Re: name, id, and forms

by Andrew McFarland <aamcf(at)aamcf.co.uk>

 Date:  Tue, 08 Oct 2002 20:01:43 +0100
 To:  hwg-techniques(at)hwg.org
 In-Reply-To:  1
  todo: View Thread, Original
At 13:53 08/10/02 -0400, Greg Hart wrote:
>I've read repeatedly that in converting from HTML to XHTML, you must at 
>least replace "name" with "id", or to keep older browsers happy, have both 
>present.

This is half right.

In HTML 4.01, a, applet, form, frame, iframe, img, and map all have the 
name attribute defined. For these elements in XHTML 1.0 you should use id 
as well as / instead of the name attribute.

Checkboxes and radio buttons are different. The name attribute doesn't 
apply to the individual elements, but their group, so for checkboxes and 
radio buttons you should use the name attribute as before. Of course, you 
can also give each radio button an id if you like, but it isn't essential.
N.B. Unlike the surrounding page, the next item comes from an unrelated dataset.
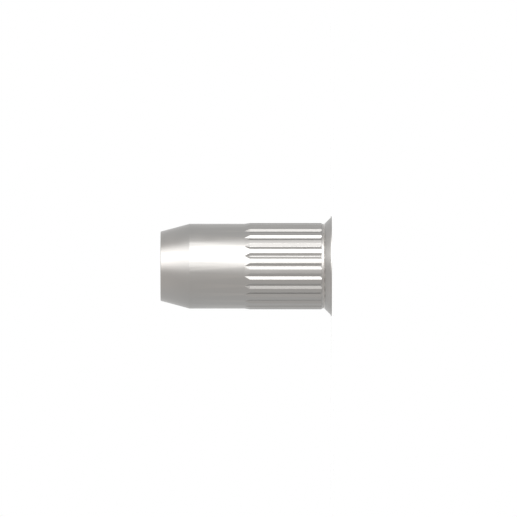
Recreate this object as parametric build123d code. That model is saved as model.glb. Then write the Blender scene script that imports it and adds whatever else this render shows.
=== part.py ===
from build123d import *
import math
import os

# A countersunk knurled rivet nut, M4, turned and rolled from one piece of steel.
# It stands on its head: the outer face of the head is at z = 0, the shank points up +Z,
# and Z is the axis. All sizes are in millimetres and degrees.

# Lengths along the axis
overall_length = 12.0
lip_thickness = 0.075         # thin cylindrical lip round the head
knurl_length = 5.4            # rolled band, from the collar to where its lead-in fades out
collar_length = 0.155         # plain ring between the neck and the knurl
lead_in_length = 0.393        # ramp by which the lands rise from the plain shank
collapse_depth = 6.0          # wide bore, whose thin wall folds when the nut is set

# Across the axis
head_diameter = 7.0
shank_diameter = 5.944
thread_diameter = 4.0         # major diameter
thread_depth = 0.35           # radial, from the major diameter to the wall of the tapped hole
lip_overhang = 0.085          # how far the lip stands out past the countersunk cone
neck_relief = 0.052           # how far the neck lies below the shank's surface
land_height = 0.05            # how far the knurl's lands stand above the shank's surface
screw_clearance = 0.1         # radial, between the screw and the wide bore
tip_wall = 0.428              # between the thread's major diameter and the outside of the tip

# Angles
head_angle = 90.0             # included angle of the countersunk cone
taper_angle = 15.0            # each side
drill_point_angle = 118.0     # left by the drill at the bottom of the wide bore
thread_mouth_angle = 90.0     # countersink that starts the thread

# Knurl grooves
groove_count = 26
groove_bite = 0.047           # how far the floor lies below the shank's surface
groove_floor_width = 0.062
groove_wall_angle = 25.1      # from the tangent plane
groove_setback = 0.097        # floor begins this far from the end of the collar
groove_end_slope = 25.0       # end wall beside the head
groove_run_out = 0.363        # the floor climbs to a point over this length

# Edges
tip_edge_radius = 0.04
head_mouth_chamfer = 0.1
thread_mouth_clearance = 0.1  # radial, countersink over the thread's major diameter

cutter_margin = 0.15          # how far cutting tools stand out of the metal
cutter_lift = 0.004           # how far a cutter clears the surface at its ends

# Radii and places that follow from the sizes above
head_radius = head_diameter / 2
shank_radius = shank_diameter / 2
thread_radius = thread_diameter / 2
cone_radius = head_radius - lip_overhang
neck_radius = shank_radius - neck_relief
land_radius = shank_radius + land_height
floor_radius = shank_radius - groove_bite
tapped_radius = thread_radius - thread_depth
wide_radius = thread_radius + screw_clearance
mouth_radius = thread_radius + thread_mouth_clearance
tip_radius = thread_radius + tip_wall
cone_height = (cone_radius - neck_radius) / math.tan(math.radians(head_angle / 2))
taper_length = (shank_radius - tip_radius) / math.tan(math.radians(taper_angle))
neck_z = lip_thickness + cone_height
collar_end_z = neck_z + collar_length
knurl_end_z = collar_end_z + knurl_length
lands_full_z = knurl_end_z - lead_in_length
taper_start_z = overall_length - taper_length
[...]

Here is an HTML 4.01 example:

<.input type="checkbox" name="color" value="blue" id="box1">
<.input type="checkbox" name="color" value="red" id="box2">

Note the two checkboxes, which are part of the same group, have the _same_ 
name but different ids.

In XHTML 1.0 the above would be:

<.input type="checkbox" name="color" value="blue" id="box1" />
<.input type="checkbox" name="color" value="red" id="box2" />

The two checkboxes _still_ have the _same_ name but different ids.

>Also, what browsers will be a problem and won't see the "id", requiring 
>the "name" be left in to process the form?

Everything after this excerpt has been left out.